江戸時代の末期に書かれた『守貞漫稿:もりさだまんこう』と言う随筆の中では「だし汁かけたるを上略して掛(かけ)と云ふ」と記されているように、江戸末期になって汁かけそばが一般的になった。その随筆の中には、細かく揉んだ海苔を乗せた『花巻:はなまき』や、狐の好物だと言われる油揚げを乗せた『きつね』などが紹介されている。 

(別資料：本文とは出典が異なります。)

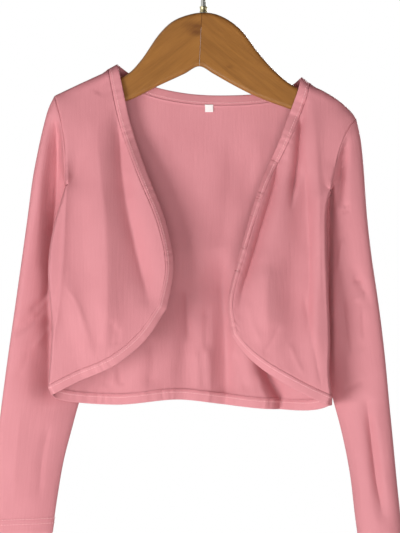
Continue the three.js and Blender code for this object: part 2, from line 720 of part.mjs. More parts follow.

そば・うどんの上に焼玉子、かまぼこ、椎茸、クワイの類をのせた食べ方を『しっぽく』と言う。 内容的には現在の『おかめ』と呼ばれる物に近いが、呼び名は中国の食事スタイルを表す『卓袱料理:しっぽくりょうり』から取られている。 これは江戸時代中期以降に中国趣味が流行したことによる命名だと考えられる。

 江戸は蕎麦、上方は饂飩

江戸の風俗を書いた「むかしむかし物語」によると、寛文四年(1664年)には、めん類をを扱うほとんどの店の看板が「うどん・蕎麦切り」だったとあり、うどんが主だったことを示す。
ところが、時代が移り天保十四年(1843年)に江戸の戯作者、柳亭種彦が書いた髄筆「用捨箱」には、「昔は温飩おこなはれて、温飩のかたはらに蕎麦きりを売る。今は蕎麦きり盛んになりて、其傍に温飩を売る」とあり、地位が逆転している。
江戸後期の京阪・江戸の風俗生活を記録した「守貞漫稿」でも江戸では、うどん屋よりそば屋が多くなった。と記している。
その一因として、うどん、そばの原料とする粉の値段にある。三井大阪両替商の帳簿など様々な記録から調べてみると、文政元年(1818年)の小麦は玄そばの2.1倍、安政六年では2倍と、うどんの原料は蕎麦より常に高値で流通していたようだ。
商業の中心地であった上方では高価な小麦粉が手に入れやすく、商人も好んでうどんを食べ、一方、江戸でそばが広まっていく時期は、町の急成長期と重なる。
そばの一大産地である信州をはじめ、周辺かち大量の労働者流れ込んだ.そばは手っ取り早く食せる庶民のファースト・フードとして好まれたと考えられる。

 日本初のそば屋は大阪から

日本最初のそば屋が大阪で誕生したとの説がある。 老舗「砂場」の源流となった店「いずみや(天正十二年1584年)」、秀吉の大坂城築城に使う砂利置き場に開いたので、その名で呼ばれるようになった。寛政十年(1798年)に刊行された上方の名所旧跡ガイド「摂津名所図会」にも「砂場いずみや」として紹介されている。

 江戸の汁は辛口

江戸時代中期以降の品と思われる猪口は、今よりサイズが二回りも小さい。それは、つゆが辛かったんだという。砂場の猪口左側が江戸時代のもの



 ○○庵という屋号が多い理由

浅草・吉原の近く浄土宗称往院の院内にあった道光庵の庵主は信州松本出身のそば打ち名手で、寺でありながら振る舞うそばが評判になり、まるでそば屋の如く大繁盛するという
寛延の頃(1750頃)で、道光庵の評判と繁昌振りにあやかろうと店名に庵をつけるそば屋が増えた。
その後天明六年(1786年)、道光庵は蕎麦禁断となるが、屋号に庵の付くそば屋はそのまま現在に至っている。